---- INFORMATION SHOWN
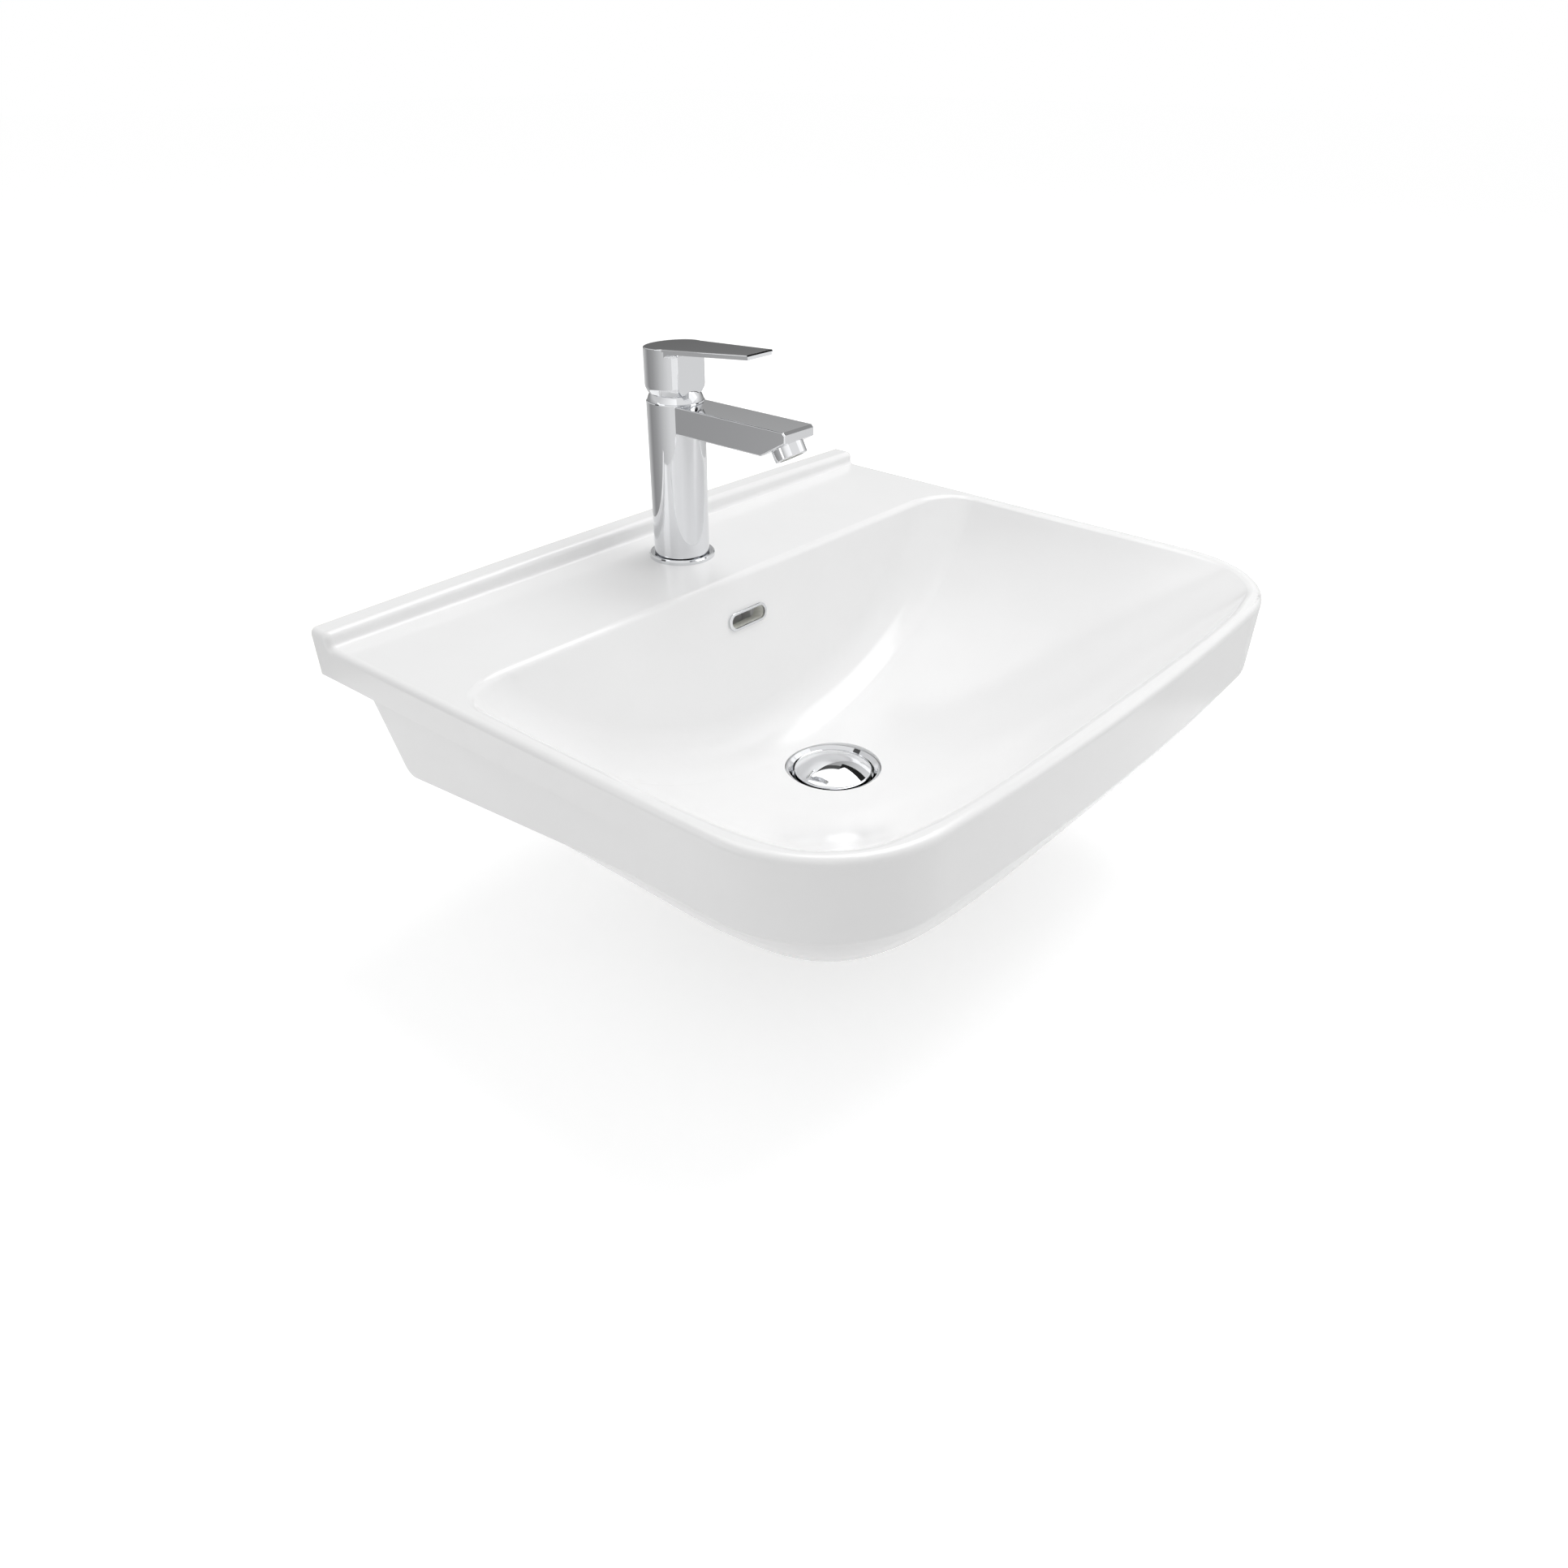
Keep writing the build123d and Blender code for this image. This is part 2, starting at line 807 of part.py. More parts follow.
with BuildPart() as fixing_rubber_washer:
    with BuildSketch(Plane.XY.offset(-deck_thickness - 3)) as horseshoe:
        with Locations((0, tap_y)):
            Circle(28)
        with Locations((0, tap_y + inlet_back - 15)):
            Rectangle(26, 40, mode=Mode.SUBTRACT)
        with Locations((0, tap_y + stud_back)):
            Circle(stud_radius, mode=Mode.SUBTRACT)
        fillet(horseshoe.vertices().group_by(Axis.Y)[0], radius=2)
    extrude(amount=3)
save(fixing_rubber_washer.part, "fixing_rubber_washer")

with BuildPart() as fixing_plate:
    extrude(horseshoe.sketch, amount=-2.5)
save(fixing_plate.part, "fixing_plate")

with BuildPart() as fixing_nut:
    with BuildSketch(Plane.XY.offset(-deck_thickness - 16)):
        with Locations((0, tap_y + stud_back)):
            RegularPolygon(7.5, 6)
            Circle(stud_radius, mode=Mode.SUBTRACT)
    extrude(amount=10.5)
save(fixing_nut.part, "fixing_nut")

# Cartridge
with BuildPart() as cartridge_seals:
    for x, back, radius in (
        (-port_x, inlet_back, port_radius),
        (port_x, inlet_back, port_radius),
        (0, outlet_back, outlet_radius),
    ):
        with BuildSketch(Plane.XY.offset(chamber_floor)) as seal_ring:
            with Locations((x, tap_y + back)):
                Circle(radius + 0.9)
                Circle(radius, mode=Mode.SUBTRACT)
        extrude(amount=cup_foot - chamber_floor)
save(cartridge_seals.part, "cartridge_seals")

with BuildPart() as cartridge_body:
    column(tap_y, cup_radius, cup_foot, lid_floor)
    column(tap_y, cup_bore, disc_floor, lid_floor, mode=Mode.SUBTRACT)
    for side in (-1, 1):
        column(tap_y + inlet_back, port_radius, cup_foot, disc_floor, Mode.SUBTRACT, side * port_x)
    column(tap_y + outlet_back, outlet_radius, cup_foot, disc_floor, Mode.SUBTRACT)
save(cartridge_body.part, "cartridge_body")

with BuildPart() as cartridge_fixed_disc:
    column(tap_y, cup_bore, disc_floor, slide_plane)
    for side in (-1, 1):
        column(tap_y + inlet_back, port_radius, disc_floor, slide_plane, Mode.SUBTRACT, side * port_x)
    column(tap_y + outlet_back, outlet_radius, disc_floor, slide_plane, Mode.SUBTRACT)
save(cartridge_fixed_disc.part, "cartridge_fixed_disc")

with BuildPart() as cartridge_moving_disc:
    column(tap_y, 11, slide_plane + slide_film, slide_plane + 4)
    with BuildSketch(Plane.XY.offset(slide_plane + slide_film)):
        with Locations((0, tap_y + 1.6)):
            Circle(8.2)
        with Locations((0, tap_y - 11.5)):
            Rectangle(20, 20, mode=Mode.SUBTRACT)
    extrude(amount=2, mode=Mode.SUBTRACT)
save(cartridge_moving_disc.part, "cartridge_moving_disc")

with BuildPart() as disc_carrier:
    turned(
        tap_y,
        [
            (0, slide_plane + 4),
            (11, slide_plane + 4),
            (11, carrier_top - 1),
            (10, carrier_top),
            (5, carrier_top),
            (ball_radius + 0.1, carrier_top - 2),
            (ball_radius + 0.1, ball_z - ball_radius - 1),
            (0, ball_z - ball_radius - 1),
        ],
    )
save(disc_carrier.part, "disc_carrier")

with BuildPart() as cartridge_driver:
    turned(
        tap_y,
        [
            (0, driver_foot),
            (cup_bore - 0.4, driver_foot),
            (cup_bore - 0.4, lid_floor - 0.3),
            (neck_radius, lid_floor - 0.3),
            (neck_radius, neck_top),
            (0, neck_top),
        ],
    )
    block(
        stem_width + 0.6,
        tap_y - 7,
        tap_y + 7,
        driver_foot,
        neck_top,
        mode=Mode.SUBTRACT,
    )
    with Locations(Location((0, tap_y, pivot_z), (0, 90, 0))):
        Cylinder(pin_radius, 2 * neck_radius, mode=Mode.SUBTRACT)
save(cartridge_driver.part, "cartridge_driver")

with BuildPart() as cartridge_pin:
    with Locations(Location((0, tap_y, pivot_z), (0, 90, 0))):
        Cylinder(pin_radius, 2 * neck_radius - 1)
    chamfer(cartridge_pin.edges().filter_by(GeomType.CIRCLE), length=0.3)
save(cartridge_pin.part, "cartridge_pin")

with BuildPart() as cartridge_stem:
    with Locations((0, tap_y, ball_z)):
        Sphere(ball_radius)
    column(tap_y, arm_radius, ball_z, pivot_z - 4)
    block(
        stem_width,
        tap_y - stem_width / 2,
        tap_y + stem_width / 2,
        pivot_z - 4,
        stem_top,
    )
    with Locations(Location((0, tap_y, pivot_z), (0, 90, 0))):
        Cylinder(pin_radius + pin_clearance, stem_width, mode=Mode.SUBTRACT)
save(cartridge_stem.part, "cartridge_stem")

with BuildPart() as cartridge_lid:
    tube(tap_y, cup_radius, neck_radius + neck_clearance, lid_floor, lid_top)
save(cartridge_lid.part, "cartridge_lid")

with BuildPart() as cartridge_nut:
    tube(tap_y, chamber_radius, 13, lid_top, nut_top)
    with BuildSketch(Plane.XY.offset(nut_top - 2)):
        with Locations((0, tap_y)):
            with PolarLocations(13, 6):
                Rectangle(4, 4)
    extrude(amount=2, mode=Mode.SUBTRACT)
save(cartridge_nut.part, "cartridge_nut")

# Domed cover over the cartridge, round about the lever's pivot
with BuildPart() as cartridge_dome:
    inner_radius = dome_radius - dome_skin
    dome_foot = body_top + dome_groove
    outer_foot = (sphere_radius_at(dome_foot, dome_radius), dome_foot)
    neck = outer_foot[0] - 1
    outer_mouth = (dome_mouth, sphere_z_at(dome_mouth, dome_radius))
    inner_foot = (sphere_radius_at(nut_top + 2, inner_radius), nut_top + 2)
    inner_mouth = (dome_mouth, sphere_z_at(dome_mouth, inner_radius))
    with BuildSketch(Plane.XZ.offset(-tap_y)) as dome_outline:
        with BuildLine():
            ThreePointArc(outer_foot, sphere_point(dome_radius, 54), outer_mouth)
            Line(outer_mouth, inner_mouth)
            ThreePointArc(inner_mouth, sphere_point(inner_radius, 54), inner_foot)
            Polyline(
                inner_foot,
                (17.2, nut_top + 2),
                (17.2, nut_top),
                (chamber_radius, nut_top),
                (chamber_radius, body_top),
                (neck, body_top),
                (neck, dome_foot),
                outer_foot,
            )
        make_face()
    revolve(axis=Axis((0, tap_y, 0), (0, 0, 1)))
save(cartridge_dome.part, "cartridge_dome")

# Handle: round head and flat lever in one casting
lever_face = Plane(
    origin=(0, tap_y, lever_z),
    x_dir=(1, 0, 0),
    z_dir=(0, sin(radians(lever_slope)), cos(radians(lever_slope))),
)


def on_lever_face(edge):
    return abs((edge.center() - lever_face.origin).dot(lever_face.z_dir)) < 0.01


with BuildPart() as handle:
    turned(
        tap_y,
        [
            (0, head_floor),
            (head_foot_radius, head_floor),
            (head_radius, head_wide_z),
            (head_radius, lever_z + 5),
            (0, lever_z + 5),
        ],
    )
    head_foot = handle.edges().filter_by(lambda e: abs(e.center().Z - head_wide_z) < 0.01)
    fillet(head_foot, radius=head_foot_round)
    block(60, tap_y - 40, tap_y - facet_front, head_floor - 1, lever_z + 10, mode=Mode.SUBTRACT)
    facet_sides = handle.edges().filter_by(Axis.Z).filter_by(
        lambda e: abs(e.center().Y - tap_y + facet_front) < 0.01
    )
    fillet(facet_sides, radius=facet_side_round)
    for inset, low, high in (
        (0, -lever_thickness / 2, 0),
        (edge_step, -lever_thickness, -lever_thickness / 2),
    ):
        with BuildSketch(lever_face.offset(low)):
            with BuildLine():
                Polyline(
                    (-lever_root_half + inset, lever_root),
                    (-lever_tip_half + inset, -lever_reach + inset),
                    (lever_tip_half - inset, -lever_reach + inset),
                    (lever_root_half - inset, lever_root),
                    close=True,
                )
            make_face()
        extrude(amount=high - low)
    with BuildSketch(lever_face):
        Rectangle(80, 80)
    extrude(amount=20, mode=Mode.SUBTRACT)
    facet_top = handle.edges().filter_by(
        lambda e: abs(e.center().Y - tap_y + facet_front) < 0.5
        and abs(e.center().X) < 1
        and e.center().Z > grub_z
    )
    fillet(facet_top, radius=facet_round)
    lever_tip = handle.edges().filter_by(on_lever_face).sort_by(Axis.Y)[0]
    chamfer(lever_tip, length=lever_front_chamfer)
    fillet(handle.edges().filter_by(on_lever_face), radius=lever_edge_round)
    with Locations((0, tap_y, pivot_z)):
        Sphere(dome_radius + 0.35, mode=Mode.SUBTRACT)
    column(tap_y, head_bore, head_floor, head_ceiling, mode=Mode.SUBTRACT)
    column(tap_y, socket_boss, socket_floor, head_ceiling + 0.5)
    block(9, tap_y + 5, tap_y + head_radius - 1, socket_floor, head_ceiling + 0.5)
    block(
        stem_width + 0.1,
        tap_y - stem_width / 2 - 0.05,
        tap_y + stem_width / 2 + 0.05,
        socket_floor,
        stem_top + 0.2,
        mode=Mode.SUBTRACT,
    )
    with BuildSketch(Plane.XZ.offset(-tap_y)):
        with Locations((0, grub_z)):
            Circle(grub_radius)
    extrude(amount=-head_radius - 1, mode=Mode.SUBTRACT)
    with BuildSketch(Plane.XZ.offset(plug_seat - tap_y)):
        with Locations((0, grub_z)):
            Circle(plug_radius)
    extrude(amount=-4, mode=Mode.SUBTRACT)
save(handle.part, "handle")

with BuildPart() as handle_grub_screw:
    with BuildSketch(Plane.XZ.offset(-tap_y - stem_width / 2)):
        with Locations((0, grub_z)):
            Circle(grub_radius)
    extrude(amount=-8)
    with BuildSketch(Plane.XZ.offset(-tap_y - stem_width / 2 - 5)):
        with Locations((0, grub_z)):
            RegularPolygon(1.4, 6)
    extrude(amount=-3, mode=Mode.SUBTRACT)
save(handle_grub_screw.part, "handle_grub_screw")

with BuildPart() as handle_screw_plug:
    with BuildSketch(Plane.XZ.offset(plug_seat - tap_y)):
        with Locations((0, grub_z)):
            Circle(plug_radius)
    extrude(amount=-2.6)
    fillet(handle_screw_plug.edges().sort_by(Axis.Y)[-1], radius=0.5)
save(handle_screw_plug.part, "handle_screw_plug")
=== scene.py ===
import json
import bpy
from math import cos, pi, radians, sin
from mathutils import Matrix, Vector

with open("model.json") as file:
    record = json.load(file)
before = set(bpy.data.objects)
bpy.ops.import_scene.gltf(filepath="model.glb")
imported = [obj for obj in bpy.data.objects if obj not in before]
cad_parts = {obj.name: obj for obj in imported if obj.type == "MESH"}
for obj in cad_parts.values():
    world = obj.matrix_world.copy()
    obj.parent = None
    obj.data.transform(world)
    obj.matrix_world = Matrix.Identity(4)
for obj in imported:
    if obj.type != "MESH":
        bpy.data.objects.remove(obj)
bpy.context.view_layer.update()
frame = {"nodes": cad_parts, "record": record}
print("frame loaded:", len(frame["nodes"]), "nodes")

mm = 0.001
tapAxis = Vector((0, -0.0685, 0))  # upright axis of the tap
wasteAxis = Vector((0, -0.222, 0))  # upright axis of the waste


def hexColour(text):
    parts = [int(text[i : i + 2], 16) / 255 for i in (0, 2, 4)]
    return tuple(c / 12.92 if c <= 0.04045 else ((c + 0.055) / 1.055) ** 2.4 for c in parts) + (1,)


def addNode(tree, kind, settings=None, links=None):
    # settings hold socket values and node properties, links hold what feeds each socket
    made = tree.nodes.new(kind)
    for key, value in (settings or {}).items():
        if isinstance(key, str) and hasattr(made, key):
            setattr(made, key, value)
        else:
            made.inputs[key].default_value = value
    for key, source in (links or {}).items():
        tree.links.new(source, made.inputs[key])
    return made


def newMaterial(name):
    material = bpy.data.materials.new(name)
    material.use_nodes = True
    tree = material.node_tree
    tree.nodes.clear()
    place = addNode(tree, "ShaderNodeTexCoord").outputs["Object"]
    return material, tree, place


def closeMaterial(tree, shader):
    addNode(tree, "ShaderNodeOutputMaterial", links={"Surface": shader.outputs[0]})


# Glazed vitreous china: dipped and fired, so it is white all through with a smooth, faintly
# wavy glaze. The wall face and the foot of the casting are wiped bare and stay matt.
china = {"glaze": "F5F5F5", "cloud": "F1F1F1", "bisque": "DEDACF", "ripple": 14, "grit": 0.7}


def glazedVitreousChina():
    material, tree, place = newMaterial("glazedVitreousChina")
    cloud = addNode(tree, "ShaderNodeTexNoise", {"Scale": 1 / (60 * mm), "Detail": 2}, {"Vector": place})
    ripple = addNode(
        tree, "ShaderNodeTexNoise", {"Scale": 1 / (china["ripple"] * mm), "Detail": 1}, {"Vector": place}
    )
    grit = addNode(
        tree, "ShaderNodeTexNoise", {"Scale": 1 / (china["grit"] * mm), "Detail": 2}, {"Vector": place}
    )
    tone = addNode(
        tree,
        "ShaderNodeMix",
        {"data_type": "RGBA", 6: hexColour(china["glaze"]), 7: hexColour(china["cloud"])},
        {0: cloud.outputs["Fac"]},
    )
    parts = addNode(tree, "ShaderNodeSeparateXYZ", links={0: place})
    atWall = addNode(
        tree, "ShaderNodeMath", {"operation": "GREATER_THAN", 1: -0.3 * mm}, {0: parts.outputs["Y"]}
    )
    atFoot = addNode(
        tree, "ShaderNodeMath", {"operation": "LESS_THAN", 1: -163.2 * mm}, {0: parts.outputs["Z"]}
    )
    bare = addNode(
        tree,
        "ShaderNodeMath",
        {"operation": "MAXIMUM"},
        {0: atWall.outputs[0], 1: atFoot.outputs[0]},
    )
    colour = addNode(
        tree,
        "ShaderNodeMix",
        {"data_type": "RGBA", 7: hexColour(china["bisque"])},
        {0: bare.outputs[0], 6: tone.outputs[2]},
    )
    rough = addNode(
        tree,
        "ShaderNodeMapRange",
        {"To Min": 0.16, "To Max": 0.8},
        {"Value": bare.outputs[0]},
    )
    height = addNode(
        tree,
        "ShaderNodeMix",
        {"data_type": "FLOAT"},
        {0: bare.outputs[0], 2: ripple.outputs["Fac"], 3: grit.outputs["Fac"]},
    )
    bump = addNode(
        tree,
        "ShaderNodeBump",
        {"Strength": 0.25, "Distance": 0.06 * mm},
        {"Height": height.outputs[0]},
    )
    closeMaterial(
        tree,
        addNode(
            tree,
            "ShaderNodeBsdfPrincipled",
            {"IOR": 1.52},
            {
                "Base Color": colour.outputs[2],
                "Roughness": rough.outputs[0],
                "Normal": bump.outputs[0],
            },
        ),
    )
    return material


# Chromium plate over polished brass: a mirror, a little bluish, with a faint haze from polishing.
chrome = {"plate": "DBDCDE", "hazeSize": 9, "smooth": 0.03, "hazy": 0.05}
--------
TASK OBJECTIVE: Everything from the line that contains "obj.parent = None" to the line that contains "return tuple(c /" must be transcribed exactly, both end lines included.

PROBLEM SOLUTION:
    obj.parent = None
    obj.data.transform(world)
    obj.matrix_world = Matrix.Identity(4)
for obj in imported:
    if obj.type != "MESH":
        bpy.data.objects.remove(obj)
bpy.context.view_layer.update()
frame = {"nodes": cad_parts, "record": record}
print("frame loaded:", len(frame["nodes"]), "nodes")

mm = 0.001
tapAxis = Vector((0, -0.0685, 0))  # upright axis of the tap
wasteAxis = Vector((0, -0.222, 0))  # upright axis of the waste


def hexColour(text):
    parts = [int(text[i : i + 2], 16) / 255 for i in (0, 2, 4)]
    return tuple(c / 12.92 if c <= 0.04045 else ((c + 0.055) / 1.055) ** 2.4 for c in parts) + (1,)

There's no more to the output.